With out knowing what the cam specs are, this is a shot in the dark but set your initial up to 13* to 16* initial and idle rpm set to about 650 rpm in gear. some break in might help some but for the most part it should be broke in. get it out and put 200 or so miles on it. The only thing of concern in your post is the vacuum sweep and although not a lot of sweep still I'd like to see a more consistant and steady vacuum reading. Is your rpm flucutating at the same time? What rpm is this occuring at and do you have your vacuum advance hooked up? Like I said step your initial up to 13 to 16 degrees and set your idle rpm and then look at your vacuum again then if it don't settle and steady out then well look from there.. Cam specs would help in the next post. Good luck and let us know how it goes.
Thanks for the replies! Vacuum fluctuates at idle only (900 rpm-4 speed).
Rpm is steady. Cam specs: lift is .443 intake/ .465 exhaust. Duration @.050 is 214 deg intake/ 224 deg exhaust. Lobe separation is 112 deg.
Will try advancing the timing as suggested.
Thanks for the replies! Vacuum fluctuates at idle only (900 rpm-4 speed).
Rpm is steady. Cam specs: lift is .443 intake/ .465 exhaust. Duration @.050 is 214 deg intake/ 224 deg exhaust. Lobe separation is 112 deg.
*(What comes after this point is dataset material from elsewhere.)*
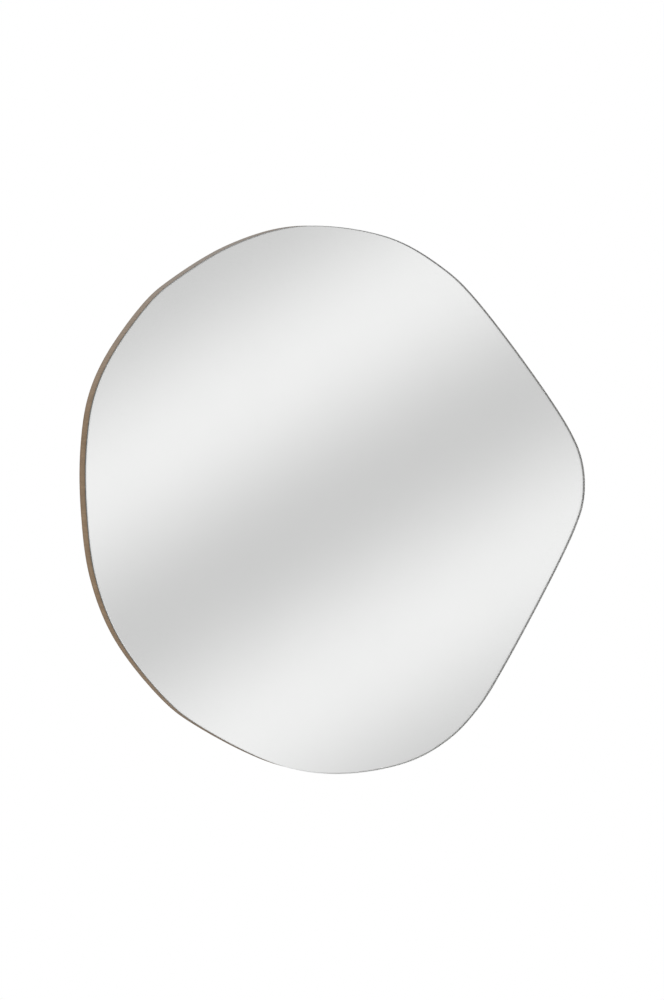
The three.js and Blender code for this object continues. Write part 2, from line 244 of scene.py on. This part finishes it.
def bumped(tree, shader, height, distance):
    """Relief, distance metres deep, on the shader's surface."""
    bump = node(tree, "ShaderNodeBump", {"Height": height, "Distance": distance, "Strength": 1.0})
    feed(tree, shader, Normal=bump.outputs["Normal"])


def clear_float_glass():
    """Clear glass, whose surface keeps the faint long waves of the float line."""
    material, tree, shader = new_material(
        "clear_float_glass",
        Base_Color=(0.989, 0.991, 0.989, 1),
        Roughness=0.0,
        IOR=1.52,
        Transmission_Weight=1.0,
    )
    waves = noise(tree, place_on_piece(tree, (1, 1, 0.25)), 120 * MM, 0)
    bumped(tree, shader, waves, 0.0015 * MM)
    return material


def ground_glass_edge():
    """The glass's ground rim: frosted, and letting part of the light through."""
    material, tree, shader = new_material("ground_glass_edge", IOR=1.52, Transmission_Weight=0.62)
    place = place_on_piece(tree)
    tone = two_tones(tree, noise(tree, place, 6 * MM, 4), (0.43, 0.43, 0.41), (0.49, 0.49, 0.47))
    grind = noise(tree, place, 0.35 * MM, 3, 0.7)
    feed(tree, shader, Base_Color=tone, Roughness=spread(tree, grind, 0.18, 0.34))
    bumped(tree, shader, grind, 0.03 * MM)
    return material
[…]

Will try advancing the timing as suggested.
That sounds like an old school cam, same as I have in my engine. Mist likely it will like more initial advance. Like blue dawn says, 13* to 16* should wake it up. But you want to limit the total mechanical advance to ~36*.
Mine really woke up after I had my distributor set up by an expert and set the timing accordingly. Yours should too.
There are lots of posts about ignition timing - try search.
Thanks for the replies! Vacuum fluctuates at idle only (900 rpm-4 speed).
Rpm is steady. Cam specs: lift is .443 intake/ .465 exhaust. Duration @.050 is 214 deg intake/ 224 deg exhaust. Lobe separation is 112 deg.
Will try advancing the timing as suggested.
That's not really that big of a cam and shouldn't detract from the vacuum. Try the timing first. But as was said a rocker might be out of adjustment.
from my experience, the timing bump to 12 to13 degrees will help a ton. you also want your timing all in by 3000 rpm. once you have it timed, try running manifold vacuum, it does wonders for idle quality and temp. finally, you might look into replacing that carb with something more performance oriented. the edelbrocks just aren't that great. summit just came out with a holley styled annular booster carb that comes in a 600 and 750 cfm for under 300. I just installed one and it screams with it. annular boosters just atomize fuel so much better and always do well with longer duration camshafts.
give the timing and the vacuum a shot, but you may wish to look into a better carb and sell that one off. edelbrocks are old tech.
as far as rocker adjustment goes, when one valve on any one cylinder is at full lift, adjust the opposing rocker assembly. this way takes time, but you will know its right. tighten till no play in the pushrod (stop the moment you cant move the pushrod up and down) and tighten the rocker nut one half turn.
Check the specs on the vacuum advance can. With 11" of vacuum, the original can may not be pulling full advance at idle. Read Lars' papers on this topic.
On a Monday engine, it's not hard for a tech that's hung over from the weekend to give a few or all the valves an extra 1/4 turn. A few thousands of a inch can have an engine doing exactly what you describe. A little ruff running, hard starting when hot and down on power. If a few valves are being held off their seats a tiny bit, it bleeds off compression. Results in everything described above.
Timing too far retarded will also cause similar problems and since timing is the easiest, you start with that first.
Thanks for all the replies. I guess it's narrowed down to ignition, fuel or compression.
I'll start with the timing as suggested. If still not good I'll go with a running valve adjustment. That should narrow it down to the carb. Scott, I did adjust the idle mixture to try to help the idle and vacuum. Didn't play with jetting or anything else although I do have the kit.
I'm a bit concerned now, guys...If the valves are too tight and not seating properly is it a terrible thing to drive it a couple hundred miles or even at all while I'm trouble shooting?
I'm a bit concerned now, guys...If the valves are too tight and not seating properly is it a terrible thing to drive it a couple hundred miles or even at all while I'm trouble shooting?
If the valves aren't fully seating, I wouldn't drive it anywhere. That's how valves burn. They require full design time on the seats to transfer heat to the head, especially the exhaust valves. A quick compression or lead-down test should confirm whether you are getting leakage past the valves.
If you do a compression test, do a second test after squirting engine oil into the cylinders. That'll seal the rings; after that any low cylinders would be leaking past the valve(s).
Pete
Back on it today after a break...Again thanks for all the help so far.
I re-adjusted the valves running from 5/8 turn down after zero lash to 3/8 turn after zero lash to be sure the valves were seating ok. Engine ran the same but I feel better now. I adjusted initial timing to 14deg BTDC and it started waking up. Vacuum still fluctuating but slightly better (14-16) and running smoother at idle. Guess I'll work on the timing some more, before looking at the carb? Saw l good reviews on that summit carburetor that 81vettehelp recommended. Any other thoughts? Need to be ready for the Carlisle trip!